Directions: Find each line with "slides" and copy it.

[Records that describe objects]
/---

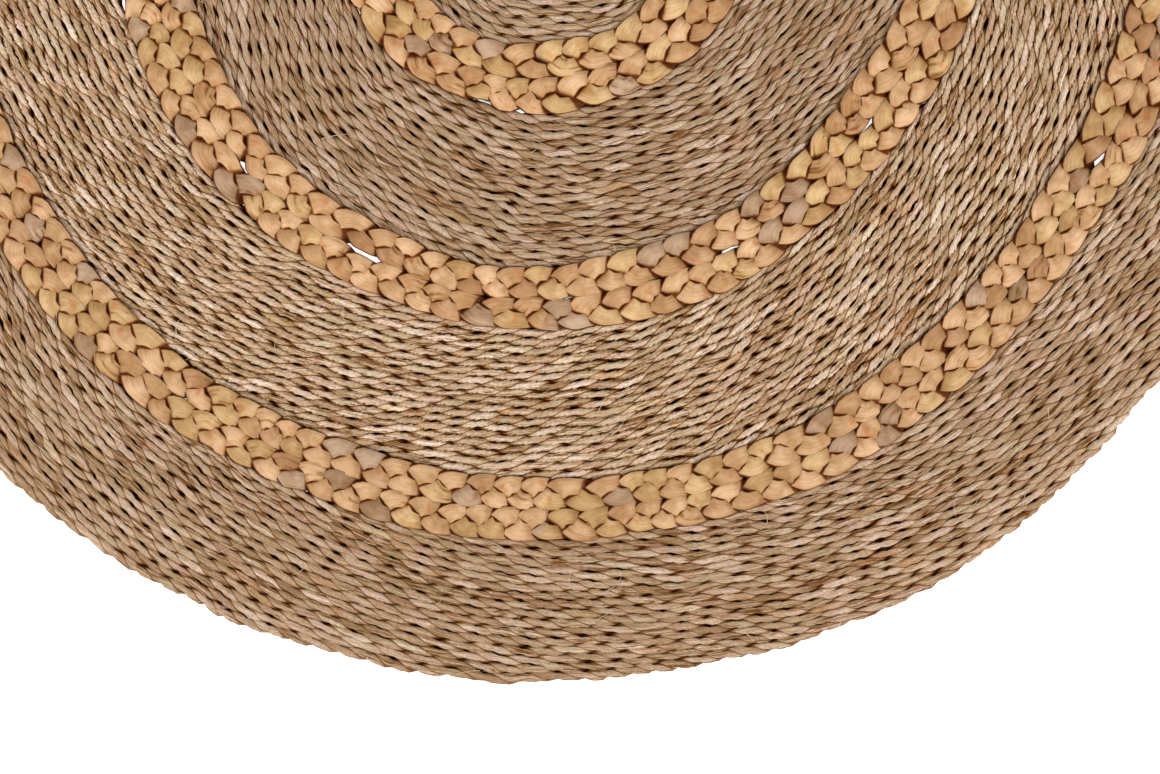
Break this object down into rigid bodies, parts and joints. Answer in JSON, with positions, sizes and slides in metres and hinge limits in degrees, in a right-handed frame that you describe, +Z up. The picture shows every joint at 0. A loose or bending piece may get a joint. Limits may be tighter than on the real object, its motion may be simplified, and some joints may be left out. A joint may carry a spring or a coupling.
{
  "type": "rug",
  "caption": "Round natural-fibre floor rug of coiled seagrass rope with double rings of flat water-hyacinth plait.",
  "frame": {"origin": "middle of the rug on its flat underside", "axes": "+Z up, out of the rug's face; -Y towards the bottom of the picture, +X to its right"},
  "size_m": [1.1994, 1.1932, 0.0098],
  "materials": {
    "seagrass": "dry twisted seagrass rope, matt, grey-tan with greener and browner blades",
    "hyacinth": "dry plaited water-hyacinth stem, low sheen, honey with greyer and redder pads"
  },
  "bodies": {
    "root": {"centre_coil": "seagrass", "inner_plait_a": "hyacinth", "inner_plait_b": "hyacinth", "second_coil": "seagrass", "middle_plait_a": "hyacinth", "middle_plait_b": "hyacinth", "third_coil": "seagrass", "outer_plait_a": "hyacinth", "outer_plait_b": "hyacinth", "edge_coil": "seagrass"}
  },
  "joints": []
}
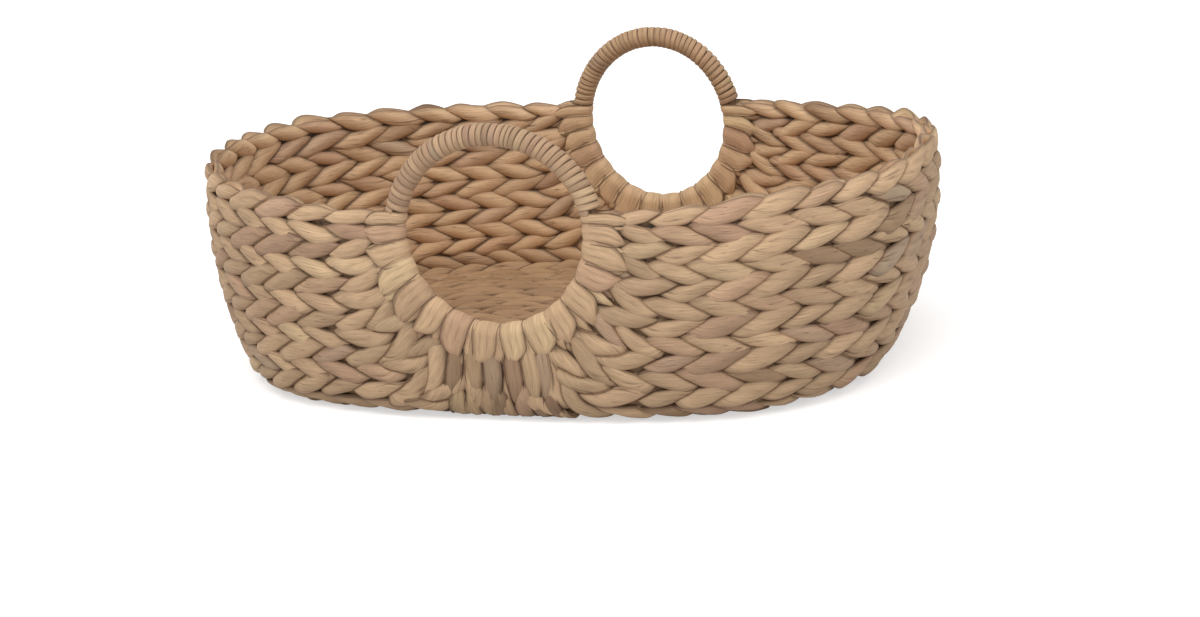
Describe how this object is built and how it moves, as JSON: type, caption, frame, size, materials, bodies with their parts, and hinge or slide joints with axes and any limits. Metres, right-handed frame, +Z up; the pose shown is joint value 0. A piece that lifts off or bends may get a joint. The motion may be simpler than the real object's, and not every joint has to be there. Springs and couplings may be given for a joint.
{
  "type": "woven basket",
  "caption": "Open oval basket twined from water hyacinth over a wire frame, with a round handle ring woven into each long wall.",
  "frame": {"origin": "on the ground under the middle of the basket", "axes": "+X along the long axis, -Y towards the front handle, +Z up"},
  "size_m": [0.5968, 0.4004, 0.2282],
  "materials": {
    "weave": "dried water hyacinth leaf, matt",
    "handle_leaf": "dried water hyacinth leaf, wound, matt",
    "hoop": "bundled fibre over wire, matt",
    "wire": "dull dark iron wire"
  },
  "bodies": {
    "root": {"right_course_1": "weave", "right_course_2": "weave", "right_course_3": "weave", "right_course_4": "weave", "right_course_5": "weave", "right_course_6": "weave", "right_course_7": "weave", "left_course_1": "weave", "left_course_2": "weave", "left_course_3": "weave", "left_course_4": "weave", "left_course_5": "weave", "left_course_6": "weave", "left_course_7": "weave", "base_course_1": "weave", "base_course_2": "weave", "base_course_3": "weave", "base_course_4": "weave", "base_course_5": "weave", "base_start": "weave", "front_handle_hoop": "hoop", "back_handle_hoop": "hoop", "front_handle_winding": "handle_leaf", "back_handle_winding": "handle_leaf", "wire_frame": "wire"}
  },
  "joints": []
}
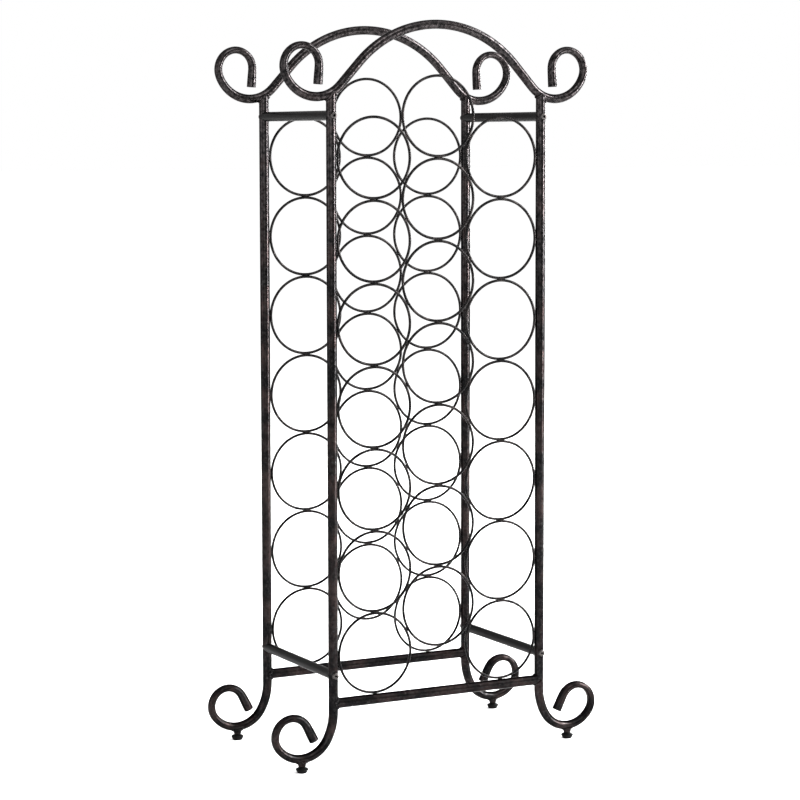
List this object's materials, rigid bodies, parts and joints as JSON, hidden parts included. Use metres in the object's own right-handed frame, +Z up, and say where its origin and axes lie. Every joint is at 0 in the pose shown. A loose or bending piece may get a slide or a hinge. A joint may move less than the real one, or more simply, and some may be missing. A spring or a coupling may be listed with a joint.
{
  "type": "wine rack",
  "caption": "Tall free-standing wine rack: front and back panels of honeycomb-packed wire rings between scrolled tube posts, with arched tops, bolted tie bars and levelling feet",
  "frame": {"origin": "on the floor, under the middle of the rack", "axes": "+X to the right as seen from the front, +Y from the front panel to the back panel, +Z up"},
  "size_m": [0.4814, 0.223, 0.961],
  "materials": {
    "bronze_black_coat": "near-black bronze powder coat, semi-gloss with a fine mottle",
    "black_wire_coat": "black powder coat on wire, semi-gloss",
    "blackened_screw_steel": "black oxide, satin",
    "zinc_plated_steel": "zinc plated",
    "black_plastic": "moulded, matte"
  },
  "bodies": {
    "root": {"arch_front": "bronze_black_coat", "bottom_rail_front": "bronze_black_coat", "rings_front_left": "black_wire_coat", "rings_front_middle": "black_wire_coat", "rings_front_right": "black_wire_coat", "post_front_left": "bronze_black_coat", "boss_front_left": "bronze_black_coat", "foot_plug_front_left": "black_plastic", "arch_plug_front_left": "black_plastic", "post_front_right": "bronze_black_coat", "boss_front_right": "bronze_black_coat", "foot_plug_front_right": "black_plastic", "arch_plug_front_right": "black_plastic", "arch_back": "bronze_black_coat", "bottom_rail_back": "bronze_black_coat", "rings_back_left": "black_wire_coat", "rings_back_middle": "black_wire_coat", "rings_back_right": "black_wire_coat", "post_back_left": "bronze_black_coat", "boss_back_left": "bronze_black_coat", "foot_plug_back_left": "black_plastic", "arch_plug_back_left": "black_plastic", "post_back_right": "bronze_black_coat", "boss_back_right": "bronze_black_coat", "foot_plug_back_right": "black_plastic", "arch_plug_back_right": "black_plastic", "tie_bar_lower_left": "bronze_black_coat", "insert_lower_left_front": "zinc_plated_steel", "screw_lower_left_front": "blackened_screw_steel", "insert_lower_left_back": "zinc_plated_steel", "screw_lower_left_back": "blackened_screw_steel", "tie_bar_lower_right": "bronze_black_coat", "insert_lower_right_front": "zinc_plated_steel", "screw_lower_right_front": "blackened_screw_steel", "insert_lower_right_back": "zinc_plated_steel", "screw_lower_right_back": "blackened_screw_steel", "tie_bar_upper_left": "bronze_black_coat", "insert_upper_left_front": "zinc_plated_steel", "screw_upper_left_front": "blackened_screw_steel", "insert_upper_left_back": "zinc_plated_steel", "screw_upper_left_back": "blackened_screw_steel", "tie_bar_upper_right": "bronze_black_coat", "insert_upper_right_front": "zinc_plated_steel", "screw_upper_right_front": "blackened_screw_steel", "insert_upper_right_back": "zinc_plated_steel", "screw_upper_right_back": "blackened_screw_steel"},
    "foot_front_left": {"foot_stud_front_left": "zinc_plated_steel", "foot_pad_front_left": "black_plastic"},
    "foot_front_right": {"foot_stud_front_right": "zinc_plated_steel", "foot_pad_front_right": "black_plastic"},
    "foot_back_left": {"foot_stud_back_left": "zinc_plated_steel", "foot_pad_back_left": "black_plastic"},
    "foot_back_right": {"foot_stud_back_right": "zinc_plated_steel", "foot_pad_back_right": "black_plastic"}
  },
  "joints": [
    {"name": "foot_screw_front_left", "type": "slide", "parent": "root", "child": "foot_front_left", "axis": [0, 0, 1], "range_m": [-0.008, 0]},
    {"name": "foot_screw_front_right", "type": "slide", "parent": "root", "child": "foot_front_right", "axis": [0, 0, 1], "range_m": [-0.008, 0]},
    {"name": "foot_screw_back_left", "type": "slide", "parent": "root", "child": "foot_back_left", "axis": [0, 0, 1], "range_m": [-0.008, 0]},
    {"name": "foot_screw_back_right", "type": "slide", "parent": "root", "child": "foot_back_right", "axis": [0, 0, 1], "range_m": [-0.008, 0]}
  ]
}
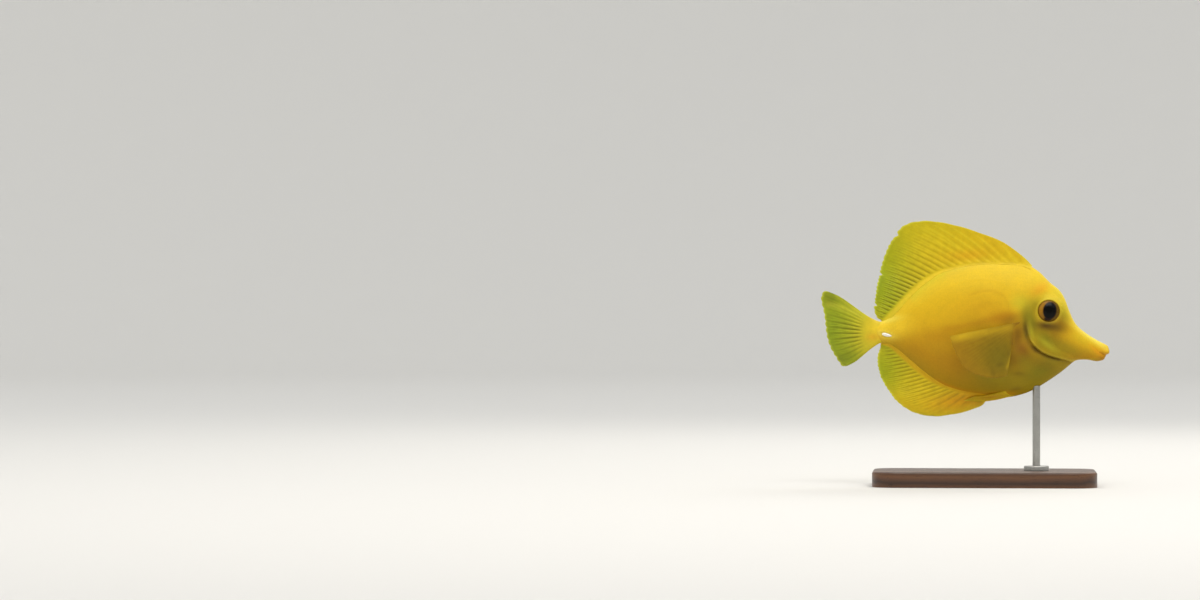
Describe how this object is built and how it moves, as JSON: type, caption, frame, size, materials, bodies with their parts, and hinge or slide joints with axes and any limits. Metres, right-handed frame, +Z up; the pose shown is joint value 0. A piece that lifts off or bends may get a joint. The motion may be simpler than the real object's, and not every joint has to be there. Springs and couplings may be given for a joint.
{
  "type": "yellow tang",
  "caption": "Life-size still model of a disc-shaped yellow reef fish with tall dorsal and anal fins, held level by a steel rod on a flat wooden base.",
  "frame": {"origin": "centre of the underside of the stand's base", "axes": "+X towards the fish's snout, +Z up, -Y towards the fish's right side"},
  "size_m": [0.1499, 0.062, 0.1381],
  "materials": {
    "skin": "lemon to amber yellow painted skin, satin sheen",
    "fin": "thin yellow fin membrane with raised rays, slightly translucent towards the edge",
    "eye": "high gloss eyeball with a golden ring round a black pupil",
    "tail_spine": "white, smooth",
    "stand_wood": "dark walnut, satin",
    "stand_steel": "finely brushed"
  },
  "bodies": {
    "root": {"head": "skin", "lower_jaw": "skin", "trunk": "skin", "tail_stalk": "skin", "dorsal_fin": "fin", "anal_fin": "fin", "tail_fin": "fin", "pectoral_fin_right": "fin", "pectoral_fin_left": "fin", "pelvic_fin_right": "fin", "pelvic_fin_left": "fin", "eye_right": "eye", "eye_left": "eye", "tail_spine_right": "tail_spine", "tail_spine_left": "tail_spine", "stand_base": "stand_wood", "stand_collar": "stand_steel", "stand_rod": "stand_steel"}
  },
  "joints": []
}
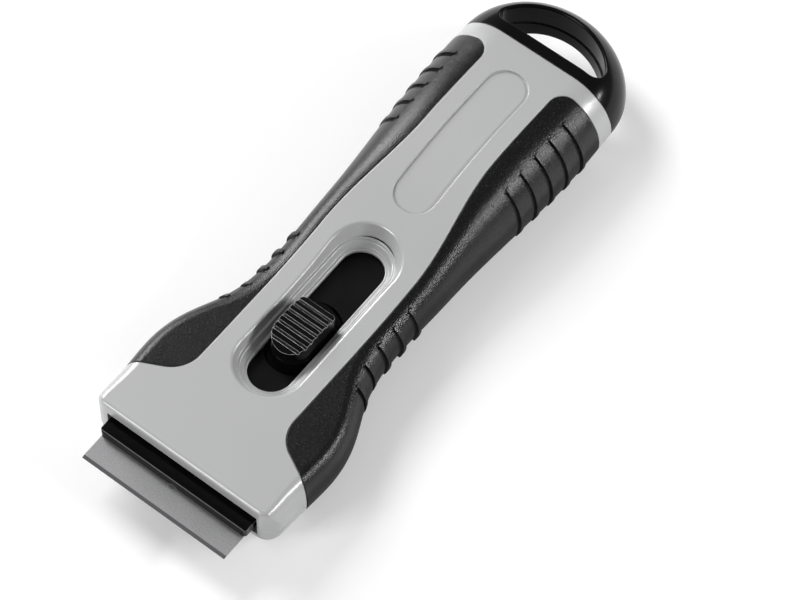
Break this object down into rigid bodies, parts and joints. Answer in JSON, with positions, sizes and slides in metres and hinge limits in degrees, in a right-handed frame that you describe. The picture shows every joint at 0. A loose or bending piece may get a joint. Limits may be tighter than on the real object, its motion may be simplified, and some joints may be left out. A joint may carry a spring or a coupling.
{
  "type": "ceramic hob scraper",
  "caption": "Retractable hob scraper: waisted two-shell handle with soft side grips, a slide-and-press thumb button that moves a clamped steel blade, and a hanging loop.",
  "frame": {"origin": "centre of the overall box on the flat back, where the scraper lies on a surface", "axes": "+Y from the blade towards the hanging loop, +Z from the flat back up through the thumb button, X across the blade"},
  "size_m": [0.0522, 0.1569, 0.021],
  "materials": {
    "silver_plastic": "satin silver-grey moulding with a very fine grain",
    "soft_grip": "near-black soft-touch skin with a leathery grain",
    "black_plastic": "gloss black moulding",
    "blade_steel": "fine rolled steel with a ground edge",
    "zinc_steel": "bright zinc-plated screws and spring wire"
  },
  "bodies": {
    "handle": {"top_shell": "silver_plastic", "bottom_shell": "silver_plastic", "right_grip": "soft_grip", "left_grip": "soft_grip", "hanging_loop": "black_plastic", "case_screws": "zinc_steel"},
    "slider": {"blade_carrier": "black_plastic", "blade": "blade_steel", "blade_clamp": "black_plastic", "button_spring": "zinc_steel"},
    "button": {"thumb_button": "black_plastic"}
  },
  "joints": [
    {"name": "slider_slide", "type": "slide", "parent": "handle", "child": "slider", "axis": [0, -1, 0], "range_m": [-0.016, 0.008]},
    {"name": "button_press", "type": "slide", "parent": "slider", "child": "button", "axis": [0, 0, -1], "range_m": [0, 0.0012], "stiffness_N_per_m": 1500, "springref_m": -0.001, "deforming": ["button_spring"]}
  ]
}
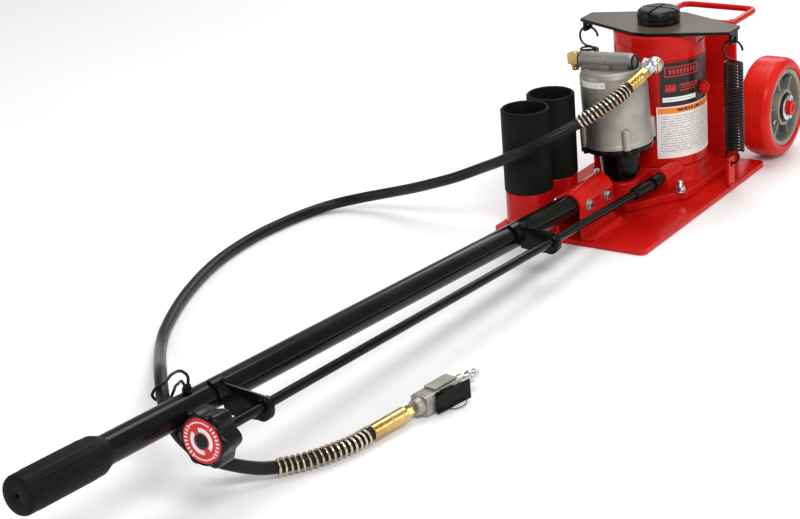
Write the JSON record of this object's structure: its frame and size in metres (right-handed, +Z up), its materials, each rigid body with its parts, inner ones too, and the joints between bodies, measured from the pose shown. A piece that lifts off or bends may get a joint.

\---

Correct result:
Break this object down into rigid bodies, parts and joints. Answer in JSON, with positions, sizes and slides in metres and hinge limits in degrees, in a right-handed frame that you describe, +Z up. The picture shows every joint at 0. A loose or bending piece may get a joint. Limits may be tighter than on the real object, its motion may be simplified, and some joints may be left out. A joint may carry a spring or a coupling.
Break this object down into rigid bodies, parts and joints. Answer in JSON, with positions, sizes and slides in metres and hinge limits in degrees, in a right-handed frame that you describe. The picture shows every joint at 0. A loose or bending piece may get a joint. Limits may be tighter than on the real object, its motion may be simplified, and some joints may be left out. A joint may carry a spring or a coupling.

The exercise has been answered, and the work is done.